Copy, without any alteration, the lines from the one that includes "# ---- check" up to and including the one that includes "for body, members".
---------- Given information ----------
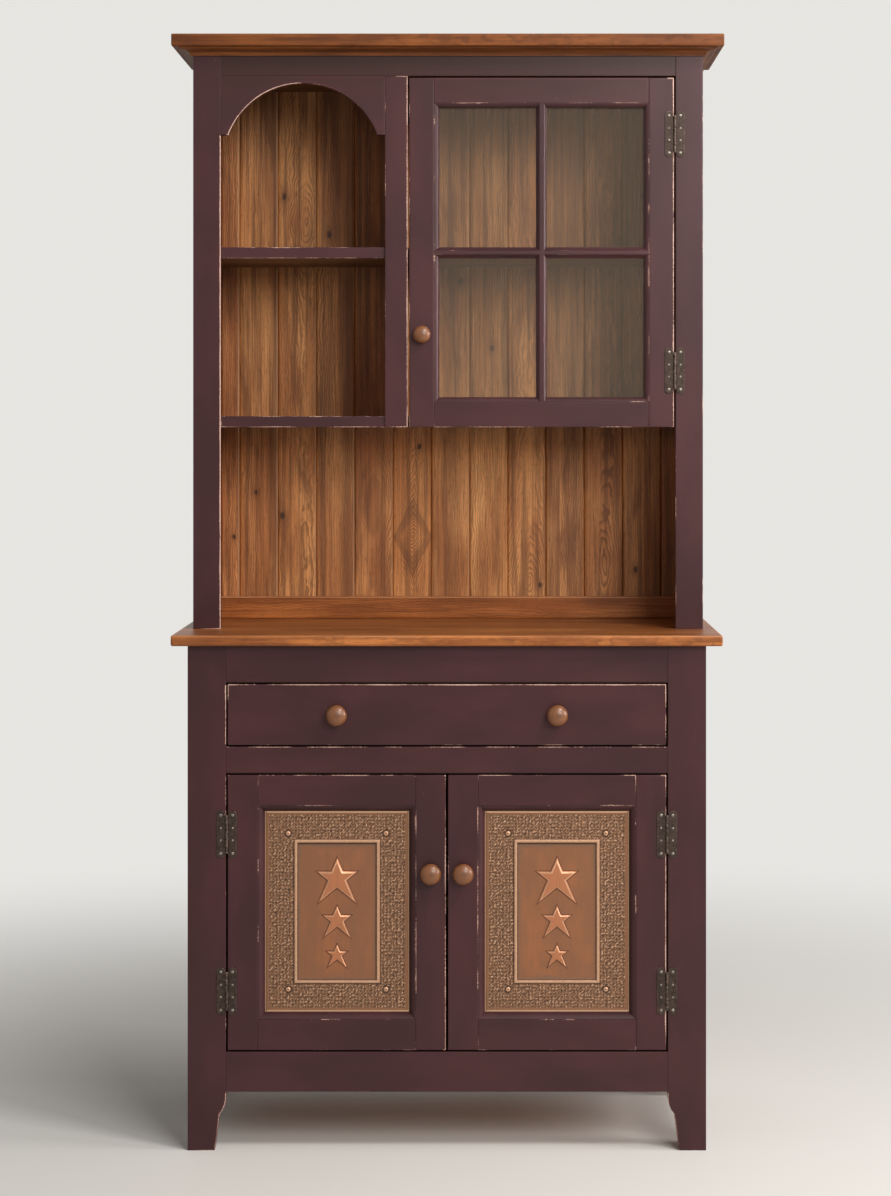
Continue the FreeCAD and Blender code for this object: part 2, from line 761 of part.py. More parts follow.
catch_near = "door_near + catch_gap"
catch_depth = ("frame_back + strike_thick + catch_gap", "frame_back + strike_thick + catch_gap + catch_depth")
catch_level = ("doors_top - catch_hang", "doors_top - catch_hang + catch_height")
bridge_depth = ("frame_back", catch_depth[0])
catch_pieces = []
for side in (-1, 1):
    reach = span(side, catch_near, catch_near + " + catch_width")
    block = box("catch_block", reach, catch_depth, catch_level)
    bridge = box("catch_bridge", reach, bridge_depth, ("doors_top", catch_level[1]))
    catch_pieces.append(joined("MultiFuse", "catch", [block, bridge]))
glass_catch_depth = tuple(text.replace("frame_back", "upper_frame_back") for text in catch_depth)
glass_catch_level = ("glass_top - catch_height - glass_member", "glass_top - glass_member")
glass_catch_run = ("divider_right", "divider_right + catch_width")
catch_pieces.append(box("glass_catch", glass_catch_run, glass_catch_depth, glass_catch_level))
gather("door_catches", catch_pieces)

# ---- glazed door

glass = hinges["glass_door"]
sash_run_x = ("sash_left", "sash_right")
sash_run_z = ("sash_under", "sash_top")
knob_x = "glass_left + glass_member / 2"
knob_z = "niche_top + glass_knob_rise"
door_run_z = ("niche_top", "glass_top")
sash_left = box("glass_door_left_stile", ("glass_left", "sash_left"), upper_frame_depth, door_run_z)
sash_right = box("glass_door_right_stile", ("sash_right", "glass_right"), upper_frame_depth, door_run_z)
glass_knob_hole = tenon_hole("glass_knob_hole", knob_x, "upper_front", knob_z)
glass_door_pilots = joined("Compound", "glass_door_pilots", glass.door_pilots)
gather("glass_door_stiles", [
    cut("glass_door_left_stile_drilled", sash_left, glass_knob_hole),
    cut("glass_door_right_stile_drilled", sash_right, glass_door_pilots),
])
gather("glass_door_rails", [
    box("glass_door_bottom_rail", sash_run_x, upper_frame_depth, ("niche_top", "sash_under")),
    box("glass_door_top_rail", sash_run_x, upper_frame_depth, ("sash_top", "glass_top")),
])
sash_depth = ("upper_front + moulding_drop", "pane_front")
sash_ring = (sash_run_x, sash_depth, sash_run_z, "glass_moulding", "moulding_lip")
gather("glass_door_moulding", mitred_ring("glass_door_bar", *sash_ring))

muntin_steps = (("-muntin_face / 2", "upper_front"), ("muntin_face / 2", "upper_front"),
                ("muntin_width / 2", "pane_front"), ("muntin_stem / 2", "pane_front"),
                ("muntin_stem / 2", "upper_frame_back"), ("-muntin_stem / 2", "upper_frame_back"),
                ("-muntin_stem / 2", "pane_front"), ("-muntin_width / 2", "pane_front"))
upright_outline = [("muntin_x + " + across, deep) for across, deep in muntin_steps]
crossbar_outline = [(deep, "muntin_z + " + across) for across, deep in muntin_steps]
cross = joined("MultiFuse", "muntin_cross", [
    slab("muntin_upright", "XY", upright_outline, *sash_run_z),
    slab("muntin_crossbar", "YZ", crossbar_outline, *sash_run_x),
])
coping = joined("Compound", "muntin_coping", mitred_ring("coping_bar", *sash_ring))
gather("glass_door_muntins", [cut("muntins_coped", cross, coping)])

pane_columns = (("sash_left", "muntin_x - muntin_stem / 2"), ("muntin_x + muntin_stem / 2", "sash_right"))
pane_rows = (("sash_under", "muntin_z - muntin_stem / 2"), ("muntin_z + muntin_stem / 2", "sash_top"))
panes, beads = [], []
for left, right in pane_columns:
    for low, high in pane_rows:
        pane_x = (left + " + glass_fit", right + " - glass_fit")
        pane_z = (low + " + glass_fit", high + " - glass_fit")
        panes.append(box("pane", pane_x, ("pane_front", "pane_back"), pane_z))
        bead_depth = ("pane_back", "upper_frame_back")
        inner = (left + " + bead_width", right + " - bead_width")
        beads.append(box("bead_upright", (left, inner[0]), bead_depth, (low, high)))
        beads.append(box("bead_upright", (inner[1], right), bead_depth, (low, high)))
        beads.append(box("bead_level", inner, bead_depth, (low, low + " + bead_width")))
        beads.append(box("bead_level", inner, bead_depth, (high + " - bead_width", high)))
gather("glass_panes", panes)
gather("glazing_beads", beads)
glass_knob_spot = (knob_x, "upper_front", knob_z)
glass_knob = mushroom("glass_knob", "glass_knob_reach", "glass_knob_radius", *glass_knob_spot)
gather("glass_door_knob", [glass_knob])
gather("glass_door_hinge_leaves", glass.door_leaves)
glass_strike = box("glass_strike", ("glass_left + shelf_gap", "glass_left + shelf_gap + strike_width"),
                   ("upper_frame_back", "upper_frame_back + strike_thick"), glass_catch_level)
gather("glass_door_fixings", glass.door_screws + [glass_strike])

# ---- lower doors


def crossing(start, stop, other_start, other_stop):
    """Where two lines of a flat figure cross."""
    run, other = stop - start, other_stop - other_start
    gap = other_start - start
    share = (gap.x * other.z - gap.z * other.x) / (run.x * other.z - run.z * other.x)
    return start + run * share


def star(name, share, x, top):
    """A raised star drawn with five straight lines and hung from its top point.

    Its sides slope up to a flat plateau.
    """
    height, arm_reach, arm_drop, leg_reach = (
        number("star_%s" % word) * number(share) for word in ("height", "arm_reach", "arm_drop", "leg_reach"))
    tips = [
        Vector(0, 0, 0),
        Vector(arm_reach, 0, -arm_drop),
        Vector(leg_reach, 0, -height),
        Vector(-leg_reach, 0, -height),
        Vector(-arm_reach, 0, -arm_drop),
    ]
    foot = []
    for turn, tip in enumerate(tips):
        following = tips[(turn + 1) % 5]
        foot += [tip, crossing(tip, tips[(turn + 2) % 5], tips[turn - 1], following)]
    middle = sum(tips, Vector()) * (1 / len(tips))
    rise = Vector(0, -number("star_relief"), 0)
    cap = [middle + (corner - middle) * number("star_plateau_share") + rise for corner in foot]
    faces = [Part.Face(Part.makePolygon(ring + ring[:1])) for ring in (foot, cap)]
    for near, far, high_near, high_far in zip(foot, foot[1:] + foot[:1], cap, cap[1:] + cap[:1]):
        faces.append(Part.Face(Part.makePolygon([near, far, high_far, high_near, near])))
    shape = Part.makeSolid(Part.makeShell(faces))
    if shape.Volume < 0:
        shape.reverse()
    piece = doc.addObject("Part::Feature", name)
    piece.Shape = shape
    return place(piece, x, "copper_front", top)


star_rows = (
    ("1", "top_star_rise"),
    ("middle_star_share", "middle_star_rise"),
    ("low_star_share", "-low_star_drop"),
)


def copper_panel(name, side):
    """A sheet with a raised bead frame, a boss outside each corner of it and three stars inside."""
    x = span(side, "panel_near", "panel_far")
    z = ("panel_low", "panel_high")
    middle_x = "%d * door_middle_x" % side
    frame_x = (x[0] + " + frame_inset_side", x[1] + " - frame_inset_side")
    frame_z = (z[0] + " + frame_inset_end", z[1] + " - frame_inset_end")
    pieces = [box(name + "_sheet", x, ("copper_front", "copper_back"), z)]
    bead_depth = ("copper_front - relief", "copper_front")
    pieces += mitred_ring(name + "_bead", frame_x, bead_depth, frame_z, "frame_bead", "relief")
    ball = "((boss_radius ^ 2 + relief ^ 2) / (2 * relief))"
    for corner_x in (frame_x[0] + " - boss_offset", frame_x[1] + " + boss_offset"):
        for corner_z in (frame_z[0] + " - boss_offset", frame_z[1] + " + boss_offset"):
            boss = doc.addObject("Part::Sphere", name + "_boss")
            bind(boss, Radius=ball, Angle1="asin((%s - relief) / %s)" % (ball, ball))
            boss.Angle2 = 90
            facing = Rotation(Vector(1, 0, 0), 90)
            place(boss, corner_x, "copper_front + %s - relief" % ball, corner_z, facing)
            pieces.append(boss)
    for share, rise in star_rows:
        pieces.append(star(name + "_star", share, middle_x, "door_middle_z + (%s)" % rise))
    return joined("MultiFuse", name + "_pressed", pieces)


def lower_door(name, side):
    line = hinges[name]
    run_z = ("door_low", "door_high")
    panel_x = span(side, "panel_near", "panel_far")
    panel_z = ("panel_low", "panel_high")
    centre_x = "%d * (door_near + door_member / 2)" % side
    centre_z = "door_middle_z + door_knob_rise"
    meeting = box(name + "_meeting_stile", span(side, "door_near", "panel_near"), frame_depth, run_z)
    hanging = box(name + "_hanging_stile", span(side, "panel_far", "door_far"), frame_depth, run_z)
    pilots = joined("Compound", name + "_pilots", line.door_pilots)
    knob_spot = (centre_x, "base_front", centre_z)
    gather(name + "_stiles", [
        cut(name + "_meeting_stile_drilled", meeting, tenon_hole(name + "_knob_hole", *knob_spot)),
        cut(name + "_hanging_stile_drilled", hanging, pilots),
    ])
    gather(name + "_rails", [
        box(name + "_bottom_rail", panel_x, frame_depth, ("door_low", "panel_low")),
        box(name + "_top_rail", panel_x, frame_depth, ("panel_high", "door_high")),
    ])
    ring_depth = ("base_front + moulding_drop", "copper_front")
    bars = mitred_ring(name + "_bar", panel_x, ring_depth, panel_z, "door_moulding", "moulding_lip")
    gather(name + "_moulding", bars)
    gather(name + "_panel_backer", [box(name + "_backer", panel_x, ("copper_back", "frame_back"), panel_z)])
    gather(name + "_copper_panel", [copper_panel(name + "_copper", side)])
    gather(name + "_knob", [mushroom(name + "_turned_knob", "knob_reach", "knob_radius", *knob_spot)])
    gather(name + "_hinge_leaves", line.door_leaves)
    strike_near = "door_near + shelf_gap"
    strike = box(name + "_strike", span(side, strike_near, strike_near + " + strike_width"),
                 ("frame_back", "frame_back + strike_thick"), ("doors_top - catch_hang", "door_high"))
    gather(name + "_fixings", line.door_screws + [strike])


lower_door("left_door", -1)
lower_door("right_door", 1)

# ---- drawer

drawer_middle = "(drawer_low + drawer_high) / 2"
knob_centres = ("-knob_spacing / 2", "knob_spacing / 2")
front_run = ("-drawer_half", "drawer_half")
front_board = box("drawer_front_board", front_run, frame_depth, ("drawer_low", "drawer_high"))
knob_holes = joined("Compound", "drawer_knob_holes", [
    tenon_hole("drawer_knob_hole", centre, "base_front", drawer_middle) for centre in knob_centres
])
gather("drawer_front", [cut("drawer_front_drilled", front_board, knob_holes)])
gather("drawer_knobs", [
    mushroom("drawer_knob", "knob_reach", "knob_radius", centre, "base_front", drawer_middle)
    for centre in knob_centres
])
drawer_run = ("frame_back", "drawer_end")
side_level = ("drawer_side_low", "drawer_side_high")
bottom_under = "drawer_side_low + drawer_bottom_rise"
bottom_top = bottom_under + " + drawer_bottom_thick"
inside_run = ("-drawer_inner", "drawer_inner")
drawer_back_run = ("drawer_end - drawer_side_thick", "drawer_end")
gather("drawer_sides", pair("drawer_side", "drawer_inner", "drawer_outer", drawer_run, side_level))
back_level = (bottom_top, "drawer_side_high")
gather("drawer_back", [box("drawer_back_board", inside_run, drawer_back_run, back_level)])
gather("drawer_bottom", [box("drawer_bottom_board", inside_run, drawer_run, (bottom_under, bottom_top))])

# ---- check every object, then write one STEP file for each node

doc.recompute()
faults = [item.Name for item in doc.Objects if "Invalid" in item.State or "Error" in item.State]
for name, item in nodes.items():
    shape = item.Shape
    if shape.isNull() or not shape.isValid() or not shape.Solids:
        faults.append(name)
if faults:
    raise RuntimeError("not built: " + ", ".join(faults))

os.makedirs("parts", exist_ok=True)
for name, item in nodes.items():
    item.Shape.exportStep("parts/%s.step" % name)
print(len(nodes), "nodes written")
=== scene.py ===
import bmesh
import bpy
import json
import math
import random
from mathutils import Matrix, Vector

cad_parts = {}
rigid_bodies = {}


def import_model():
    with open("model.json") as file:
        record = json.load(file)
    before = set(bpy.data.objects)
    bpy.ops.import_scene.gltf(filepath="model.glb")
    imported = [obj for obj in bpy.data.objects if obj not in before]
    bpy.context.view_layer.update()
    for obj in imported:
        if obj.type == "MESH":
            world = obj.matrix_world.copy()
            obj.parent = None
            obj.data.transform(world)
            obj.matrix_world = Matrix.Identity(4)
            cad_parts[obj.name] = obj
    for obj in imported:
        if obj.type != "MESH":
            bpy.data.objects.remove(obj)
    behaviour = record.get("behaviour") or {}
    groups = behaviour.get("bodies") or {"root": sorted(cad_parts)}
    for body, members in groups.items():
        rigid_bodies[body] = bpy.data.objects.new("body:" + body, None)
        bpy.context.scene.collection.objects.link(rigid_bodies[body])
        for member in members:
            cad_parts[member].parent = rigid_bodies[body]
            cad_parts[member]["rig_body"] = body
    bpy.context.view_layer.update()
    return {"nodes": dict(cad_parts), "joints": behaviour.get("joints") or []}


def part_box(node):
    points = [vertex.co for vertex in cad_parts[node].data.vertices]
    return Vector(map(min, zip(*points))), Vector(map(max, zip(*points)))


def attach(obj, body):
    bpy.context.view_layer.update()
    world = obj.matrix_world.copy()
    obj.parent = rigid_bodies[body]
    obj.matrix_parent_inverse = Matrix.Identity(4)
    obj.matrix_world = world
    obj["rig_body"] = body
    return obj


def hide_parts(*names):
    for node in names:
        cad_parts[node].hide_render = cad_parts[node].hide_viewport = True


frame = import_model()
mm = 0.001
nodes = frame["nodes"]


def tint(*levels):  # a colour as it is picked on a screen
    shares = [level / 255 for level in levels]
    return (*(s / 12.92 if s < 0.0404 else ((s + 0.055) / 1.055) ** 2.4 for s in shares), 1)


class Wire:  # an output of a node, which sums can be written with
    def __init__(self, finish, socket):
        self.finish, self.socket = finish, socket

    def __add__(self, other):
        return self.finish.maths("ADD", self, other)

    def __sub__(self, other):
        return self.finish.maths("SUBTRACT", self, other)

    def __rsub__(self, other):
        return self.finish.maths("SUBTRACT", other, self)

    def __mul__(self, other):
        return self.finish.maths("MULTIPLY", self, other)

    def __truediv__(self, other):
        return self.finish.maths("DIVIDE", self, other)

    def __pow__(self, other):
        return self.finish.maths("POWER", self, other)

    __radd__ = __add__
    __rmul__ = __mul__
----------
Reply to the task:
# ---- check every object, then write one STEP file for each node

doc.recompute()
faults = [item.Name for item in doc.Objects if "Invalid" in item.State or "Error" in item.State]
for name, item in nodes.items():
    shape = item.Shape
    if shape.isNull() or not shape.isValid() or not shape.Solids:
        faults.append(name)
if faults:
    raise RuntimeError("not built: " + ", ".join(faults))

os.makedirs("parts", exist_ok=True)
for name, item in nodes.items():
    item.Shape.exportStep("parts/%s.step" % name)
print(len(nodes), "nodes written")
=== scene.py ===
import bmesh
import bpy
import json
import math
import random
from mathutils import Matrix, Vector

cad_parts = {}
rigid_bodies = {}


def import_model():
    with open("model.json") as file:
        record = json.load(file)
    before = set(bpy.data.objects)
    bpy.ops.import_scene.gltf(filepath="model.glb")
    imported = [obj for obj in bpy.data.objects if obj not in before]
    bpy.context.view_layer.update()
    for obj in imported:
        if obj.type == "MESH":
            world = obj.matrix_world.copy()
            obj.parent = None
            obj.data.transform(world)
            obj.matrix_world = Matrix.Identity(4)
            cad_parts[obj.name] = obj
    for obj in imported:
        if obj.type != "MESH":
            bpy.data.objects.remove(obj)
    behaviour = record.get("behaviour") or {}
    groups = behaviour.get("bodies") or {"root": sorted(cad_parts)}
    for body, members in groups.items():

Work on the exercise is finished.